- Logo of The Academy of Notre Dame

Location
- 180 Middlesex Road Tyngsboro, Middlesex County, Massachusetts 01879 United States
- Coordinates: 42°40′12″N 71°25′37″W﻿ / ﻿42.67000°N 71.42694°W

Information
- Type: Private, Coeducational (Pre-K–12)
- Motto: Ad Altiora (Toward Higher Things)
- Religious affiliations: Roman Catholic, Sisters of Notre Dame de Namur
- Established: 1854
- Staff: 14
- Faculty: 74
- Grades: Pre-K–12
- Student to teacher ratio: 8:1 (9–12)
- Campus size: 250 acres (1.0 km^{2})
- Colors: Navy blue and Goldenrod
- Athletics conference: Massachusetts Interscholastic Athletic Association, Commonwealth Athletic Conference, Merrimack Valley Conference Ecumenical Athletic Association (Grades 5-8)
- Mascot: Lancer
- Team name: Lancers
- Accreditation: New England Association of Schools and Colleges
- Tuition: $15,190 (9–12), $7,450 (K2–8), $7,875 (Pre-K thru K1 – 5day), $5,500 (PreK – 3 day)
- Lower School Athletic Director: Nate Froment
- Upper School Athletic Director: Lisa Zappala
- Website: http://www.ndatyngsboro.org

= Academy of Notre Dame =

Catholic preparatory school

The Academy of Notre Dame is a private, Catholic co-educational Pre-K through Grade 12 lower school and college preparatory upper school sponsored by the Sisters of Notre Dame de Namur.

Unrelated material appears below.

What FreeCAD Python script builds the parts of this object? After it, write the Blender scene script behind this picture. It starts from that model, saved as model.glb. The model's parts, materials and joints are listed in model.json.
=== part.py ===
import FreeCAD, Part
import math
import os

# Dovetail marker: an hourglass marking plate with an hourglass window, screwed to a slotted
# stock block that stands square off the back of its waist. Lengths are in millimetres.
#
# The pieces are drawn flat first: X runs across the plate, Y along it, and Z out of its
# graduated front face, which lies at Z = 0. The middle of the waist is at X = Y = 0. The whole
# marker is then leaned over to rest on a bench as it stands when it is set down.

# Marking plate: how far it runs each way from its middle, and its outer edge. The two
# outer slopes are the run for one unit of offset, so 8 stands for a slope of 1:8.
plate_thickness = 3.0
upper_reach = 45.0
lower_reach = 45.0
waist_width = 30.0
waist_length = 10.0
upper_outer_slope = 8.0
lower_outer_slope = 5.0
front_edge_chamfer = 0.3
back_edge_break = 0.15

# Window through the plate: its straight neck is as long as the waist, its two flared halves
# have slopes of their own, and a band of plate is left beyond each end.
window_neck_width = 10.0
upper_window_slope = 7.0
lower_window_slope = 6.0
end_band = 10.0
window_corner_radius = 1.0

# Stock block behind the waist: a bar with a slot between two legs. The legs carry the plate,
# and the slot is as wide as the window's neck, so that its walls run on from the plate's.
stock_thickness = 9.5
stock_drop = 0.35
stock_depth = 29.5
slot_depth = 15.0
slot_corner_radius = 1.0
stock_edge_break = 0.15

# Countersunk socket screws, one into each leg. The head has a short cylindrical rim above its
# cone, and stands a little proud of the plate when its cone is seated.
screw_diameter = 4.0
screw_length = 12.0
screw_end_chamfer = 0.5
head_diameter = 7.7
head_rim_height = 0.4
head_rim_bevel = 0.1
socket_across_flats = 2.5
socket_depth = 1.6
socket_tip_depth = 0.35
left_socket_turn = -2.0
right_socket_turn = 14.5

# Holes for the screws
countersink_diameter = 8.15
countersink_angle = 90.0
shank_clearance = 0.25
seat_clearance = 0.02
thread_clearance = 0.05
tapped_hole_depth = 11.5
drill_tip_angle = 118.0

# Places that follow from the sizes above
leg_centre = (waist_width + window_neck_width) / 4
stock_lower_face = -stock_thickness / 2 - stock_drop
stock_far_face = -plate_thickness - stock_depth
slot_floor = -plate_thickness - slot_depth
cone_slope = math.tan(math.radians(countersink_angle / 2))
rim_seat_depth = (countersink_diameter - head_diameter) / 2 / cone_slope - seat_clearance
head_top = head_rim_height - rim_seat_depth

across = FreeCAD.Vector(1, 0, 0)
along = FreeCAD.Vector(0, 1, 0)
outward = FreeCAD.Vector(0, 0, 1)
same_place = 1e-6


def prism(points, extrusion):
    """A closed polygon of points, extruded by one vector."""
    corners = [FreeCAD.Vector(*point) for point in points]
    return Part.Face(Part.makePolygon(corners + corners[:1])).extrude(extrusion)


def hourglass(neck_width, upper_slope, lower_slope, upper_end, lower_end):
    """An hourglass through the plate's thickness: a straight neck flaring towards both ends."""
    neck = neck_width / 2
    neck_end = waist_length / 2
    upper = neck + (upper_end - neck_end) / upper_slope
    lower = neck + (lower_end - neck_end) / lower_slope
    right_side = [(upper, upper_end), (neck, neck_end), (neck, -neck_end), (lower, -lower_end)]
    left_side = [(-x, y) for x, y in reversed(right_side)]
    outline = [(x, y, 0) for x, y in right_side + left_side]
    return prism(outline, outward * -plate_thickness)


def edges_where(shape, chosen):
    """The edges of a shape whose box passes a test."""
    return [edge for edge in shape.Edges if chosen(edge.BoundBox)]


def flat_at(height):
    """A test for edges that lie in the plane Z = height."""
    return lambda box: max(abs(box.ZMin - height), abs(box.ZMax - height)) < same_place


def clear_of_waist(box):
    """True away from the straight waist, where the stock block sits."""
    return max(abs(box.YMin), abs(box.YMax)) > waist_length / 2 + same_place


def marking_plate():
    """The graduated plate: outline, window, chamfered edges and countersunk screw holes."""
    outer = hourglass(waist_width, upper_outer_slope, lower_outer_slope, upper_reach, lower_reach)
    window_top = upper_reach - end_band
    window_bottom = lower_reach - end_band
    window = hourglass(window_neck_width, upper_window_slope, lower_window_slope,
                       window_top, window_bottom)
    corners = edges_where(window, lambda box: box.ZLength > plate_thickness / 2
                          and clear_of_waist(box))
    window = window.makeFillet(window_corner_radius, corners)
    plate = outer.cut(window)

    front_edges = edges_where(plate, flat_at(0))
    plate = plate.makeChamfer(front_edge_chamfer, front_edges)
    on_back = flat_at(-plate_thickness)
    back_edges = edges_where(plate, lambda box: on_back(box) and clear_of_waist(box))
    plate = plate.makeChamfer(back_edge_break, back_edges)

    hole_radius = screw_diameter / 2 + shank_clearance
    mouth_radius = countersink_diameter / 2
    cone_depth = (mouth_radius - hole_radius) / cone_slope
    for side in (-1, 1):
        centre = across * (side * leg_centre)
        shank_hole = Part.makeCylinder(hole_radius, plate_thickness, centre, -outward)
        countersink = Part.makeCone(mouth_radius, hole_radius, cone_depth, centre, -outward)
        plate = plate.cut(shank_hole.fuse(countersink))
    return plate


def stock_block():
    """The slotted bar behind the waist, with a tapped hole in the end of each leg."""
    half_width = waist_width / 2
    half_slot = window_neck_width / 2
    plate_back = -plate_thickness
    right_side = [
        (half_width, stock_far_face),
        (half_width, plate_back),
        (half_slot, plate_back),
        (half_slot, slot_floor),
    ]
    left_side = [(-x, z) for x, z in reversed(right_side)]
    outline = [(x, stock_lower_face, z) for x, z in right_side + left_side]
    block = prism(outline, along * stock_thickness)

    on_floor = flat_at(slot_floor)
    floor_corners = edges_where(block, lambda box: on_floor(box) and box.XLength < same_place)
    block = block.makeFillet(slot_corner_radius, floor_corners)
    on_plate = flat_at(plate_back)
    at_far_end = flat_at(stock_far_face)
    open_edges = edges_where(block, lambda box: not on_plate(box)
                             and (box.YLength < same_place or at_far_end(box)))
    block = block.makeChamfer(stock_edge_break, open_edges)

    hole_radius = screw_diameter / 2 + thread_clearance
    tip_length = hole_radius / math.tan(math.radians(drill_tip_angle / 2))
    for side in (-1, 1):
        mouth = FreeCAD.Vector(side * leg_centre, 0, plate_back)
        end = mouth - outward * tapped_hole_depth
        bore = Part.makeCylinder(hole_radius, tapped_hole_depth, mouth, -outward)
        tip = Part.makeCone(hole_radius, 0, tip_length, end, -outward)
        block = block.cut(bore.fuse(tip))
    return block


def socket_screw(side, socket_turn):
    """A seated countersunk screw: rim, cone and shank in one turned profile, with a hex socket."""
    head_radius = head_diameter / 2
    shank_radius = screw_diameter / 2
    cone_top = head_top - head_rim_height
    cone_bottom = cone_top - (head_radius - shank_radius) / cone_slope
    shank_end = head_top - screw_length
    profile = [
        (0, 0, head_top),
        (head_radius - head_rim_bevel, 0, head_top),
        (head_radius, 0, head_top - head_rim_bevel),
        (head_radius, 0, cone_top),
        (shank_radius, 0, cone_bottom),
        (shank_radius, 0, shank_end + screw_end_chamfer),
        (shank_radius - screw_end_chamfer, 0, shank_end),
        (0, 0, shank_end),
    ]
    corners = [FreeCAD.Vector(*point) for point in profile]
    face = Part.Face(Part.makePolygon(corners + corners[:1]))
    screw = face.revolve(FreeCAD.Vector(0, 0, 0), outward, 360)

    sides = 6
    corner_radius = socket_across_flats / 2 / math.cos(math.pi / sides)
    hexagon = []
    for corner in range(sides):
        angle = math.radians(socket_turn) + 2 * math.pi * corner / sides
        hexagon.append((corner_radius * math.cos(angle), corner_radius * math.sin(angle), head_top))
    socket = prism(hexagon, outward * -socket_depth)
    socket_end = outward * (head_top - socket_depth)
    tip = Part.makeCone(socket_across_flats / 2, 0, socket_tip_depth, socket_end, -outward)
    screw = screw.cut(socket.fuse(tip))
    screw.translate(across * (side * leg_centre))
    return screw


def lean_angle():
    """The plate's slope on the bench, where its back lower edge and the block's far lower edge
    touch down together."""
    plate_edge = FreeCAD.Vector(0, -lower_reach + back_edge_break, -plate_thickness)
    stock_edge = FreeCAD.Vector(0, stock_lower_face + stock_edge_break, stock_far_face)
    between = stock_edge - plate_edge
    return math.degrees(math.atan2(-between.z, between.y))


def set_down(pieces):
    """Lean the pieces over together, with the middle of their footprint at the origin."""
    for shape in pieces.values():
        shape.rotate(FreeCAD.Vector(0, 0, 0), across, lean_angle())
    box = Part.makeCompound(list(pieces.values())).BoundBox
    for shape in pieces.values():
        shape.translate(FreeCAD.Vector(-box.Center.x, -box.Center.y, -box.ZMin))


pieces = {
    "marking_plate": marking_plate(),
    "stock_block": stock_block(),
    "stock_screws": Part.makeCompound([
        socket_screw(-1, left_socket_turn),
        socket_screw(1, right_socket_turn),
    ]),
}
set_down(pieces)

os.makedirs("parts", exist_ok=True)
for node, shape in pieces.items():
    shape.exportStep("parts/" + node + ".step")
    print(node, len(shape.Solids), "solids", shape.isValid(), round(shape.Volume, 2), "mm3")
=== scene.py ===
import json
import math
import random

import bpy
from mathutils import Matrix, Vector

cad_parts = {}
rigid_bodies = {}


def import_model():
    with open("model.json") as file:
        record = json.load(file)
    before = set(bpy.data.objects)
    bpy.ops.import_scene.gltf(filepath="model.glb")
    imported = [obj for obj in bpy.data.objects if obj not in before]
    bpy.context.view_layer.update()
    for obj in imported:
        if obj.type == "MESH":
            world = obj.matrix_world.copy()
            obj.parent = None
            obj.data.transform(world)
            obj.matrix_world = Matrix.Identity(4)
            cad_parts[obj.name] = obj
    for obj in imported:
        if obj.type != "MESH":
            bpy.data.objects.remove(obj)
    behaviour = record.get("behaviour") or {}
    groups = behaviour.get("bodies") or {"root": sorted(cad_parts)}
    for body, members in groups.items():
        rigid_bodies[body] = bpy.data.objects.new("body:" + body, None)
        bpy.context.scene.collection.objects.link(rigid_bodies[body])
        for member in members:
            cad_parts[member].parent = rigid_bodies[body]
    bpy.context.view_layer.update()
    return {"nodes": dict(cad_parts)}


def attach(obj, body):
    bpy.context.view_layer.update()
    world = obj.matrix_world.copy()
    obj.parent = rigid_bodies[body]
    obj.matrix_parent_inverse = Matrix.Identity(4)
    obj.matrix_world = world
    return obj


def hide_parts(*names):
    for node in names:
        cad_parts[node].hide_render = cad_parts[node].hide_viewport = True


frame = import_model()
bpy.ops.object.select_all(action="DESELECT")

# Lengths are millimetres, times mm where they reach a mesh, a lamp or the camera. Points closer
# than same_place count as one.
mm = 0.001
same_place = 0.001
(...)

==Background Of NOTRE DAME ACADEMY==

The Academy of Notre Dame was established in 1854 by the Sisters of Notre Dame de Namur in Lowell, Massachusetts. The boarding school outgrew that location and moved to Tyngsboro, on land formerly belonging to actress Nance O'Neil, in 1927. The school phased out boarding in the 1960s.

==Student life==
The Academy of Notre Dame is co-educational for students in grades pre-kindergarten through high school.

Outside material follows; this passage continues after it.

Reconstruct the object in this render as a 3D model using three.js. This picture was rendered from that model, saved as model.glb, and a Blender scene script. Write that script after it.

Sitting on over 250 acres, the Academy has miles of walking trails, several ponds, an athletic facility, and the only Geodome classroom in the area.

In addition to core curriculum, lower and middle students are offered immersion world languages, music lessons, a theater program, school activities and childcare for late pickup.

The high school offers 12 Advanced Placement courses and a rigorous honors and college preparatory curriculum. A dedicated college and career counselor works with every student which ensures 100% college acceptance along with above average college merit based scholarships awarded annually. In high school, students are given the opportunity to be involved in extra-curricular activities. The school offers programs including Campus Ministry, Student Leadership (Class Officers and Student Council), Academy Playmakers, Model UN, Biobuilders, MUSE Arts Magazine, Yearbook, Glee Club, NDAmbassadors, Campus Ministry, 5 Honor Societies, 20+ clubs and activities, 12+ sports in Upper School, and many more.

The entire school celebrates Mission Week and International Day. Upper and Middle schools have Spirit Week in celebration of all NDA clubs and athletics.There are occasional dress down days where students can support missions run by the Sisters of Notre Dame, help raise money for Breast Cancer Awareness, help a family in need, bring in food, blanket and toy donations.